If customers know they bear some risk, they will demand a higher return. Likewise, borrowers would face higher costs. The world would survive higher commercial paper rates and investors would navigate the accounting and tax changes that floating the NAV would trigger.

And if money funds lose deposits, maybe that's a good thing for the financial system — and for banks.

"I would love to see this market shrink. This is highly volatile money," Bair said.

"There is a difference between being safe and being short-term."

The financial system seized up in 2008 in part because money funds stopped lending.

"The whole model is to keep their durations very short so they can pull out at a moment's notice. That was a big driver of the liquidity crisis of 2008," Bair said. "So I don't really like this huge reservoir of very short-term money sloshing around the system."

The money fund industry is already shrinking. Total assets peaked in January 2009 at $3.92 trillion. Today, 632 money funds hold $2.645 trillion. The vast majority of the funds — $1.72 trillion — is held by institutional investors, and just under $1 trillion of that is in prime funds.

The low interest rate environment has pushed some smaller companies that couldn't manage the tighter margins out of the business. There are 20% fewer money funds today than in 2008.

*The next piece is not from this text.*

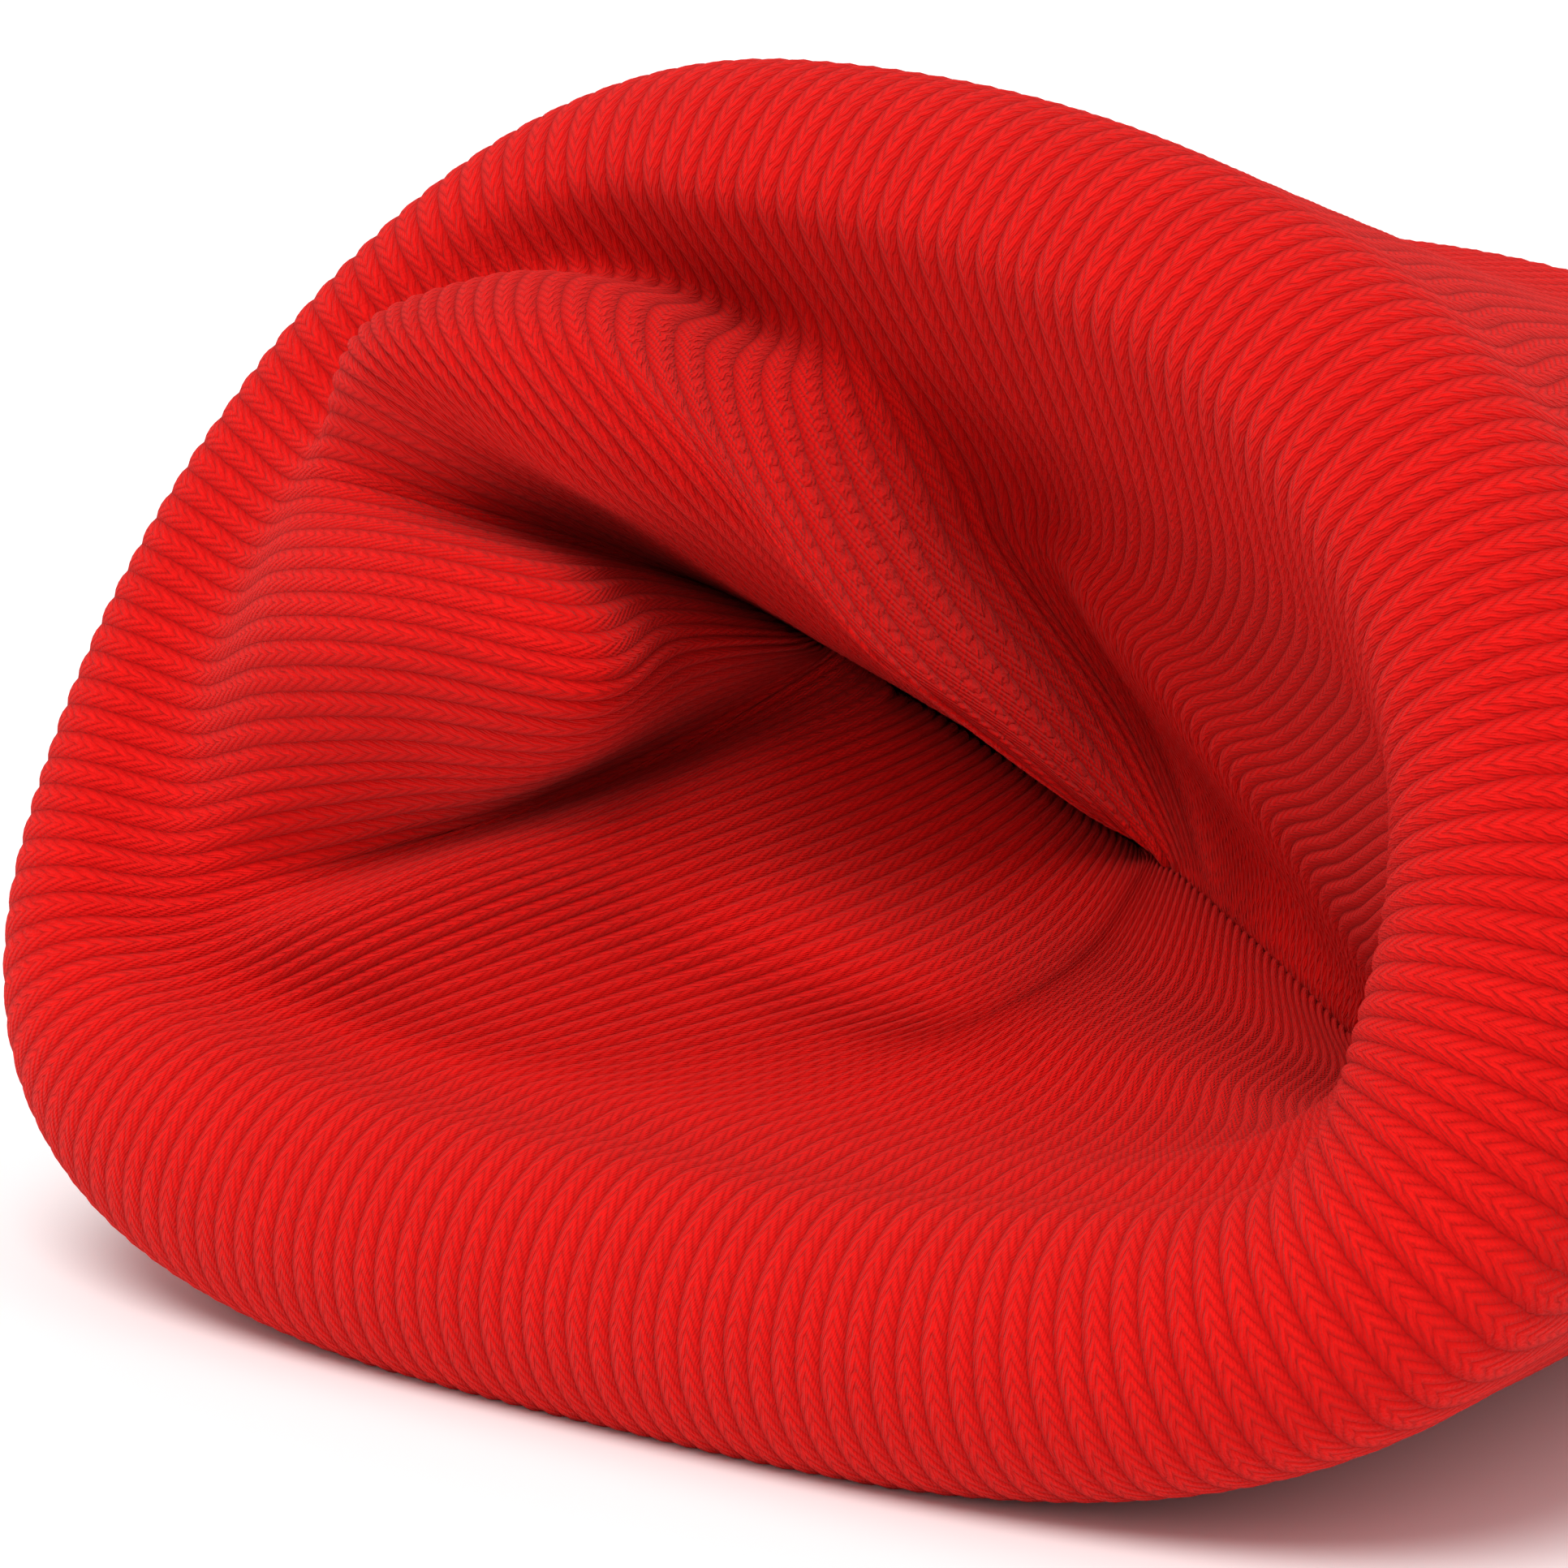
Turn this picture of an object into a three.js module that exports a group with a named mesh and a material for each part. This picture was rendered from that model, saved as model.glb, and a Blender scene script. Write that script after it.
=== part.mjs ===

Going to a floating NAV would have repercussions, but are they worse than another meltdown? Couldn't the banking industry pick up the slack? Money funds, remember, were created in the 1970s to take advantage of the limits on the interest banks could pay depositors. Commercial paper is a substitute for bank loans.

Money funds "are banks by another name. Why do money market funds exist at all? There is nothing they are doing that banks can't do. Commercial paper is just a substitute for bank loans," said an industry veteran who would only speak anonymously for fear of alienating people in the money fund business. "The whole reason they exist is they cut out a lot of regulatory costs — capital and overhead costs associated with bank regulations like CRA."

Paul Volcker agrees. He's been pounding the table about the regulatory arbitrage that is money funds for years. Last year he said, "I feel the natural and predominant destination for investors that seek secure, stable-value, interest-bearing financial products is the banking system."

Volcker continued: "An important potential additional benefit to the financial system as a result of applying new regulations" to money funds "would be a banking system funded by an increased amount of stable, lower-cost, deposits. This is not an insignificant factor to consider at a time when banking participation will be important to a restructuring of the residential mortgage market."

If Schapiro can't muster the votes at the SEC to get a proposal out for comment, there is another avenue.

Dodd-Frank created the Financial Stability Oversight Council and charged it with identifying risks to the U.S. financial system. The council, led by Geithner, has the power to designate companies as systemically important, which would bring them under the Fed's supervision. The council also may recommend to the Fed higher prudential standards for these companies.

It might be tough to fit floating the NAV under a "prudential standard," but that umbrella does include everything from higher capital to more liquidity to limits on short-term debt. All moves that could make money funds miserable.

In fact, a floating NAV phased in by the SEC might look a whole lot better to money funds than a rule designed by the Fed and the Oversight Council.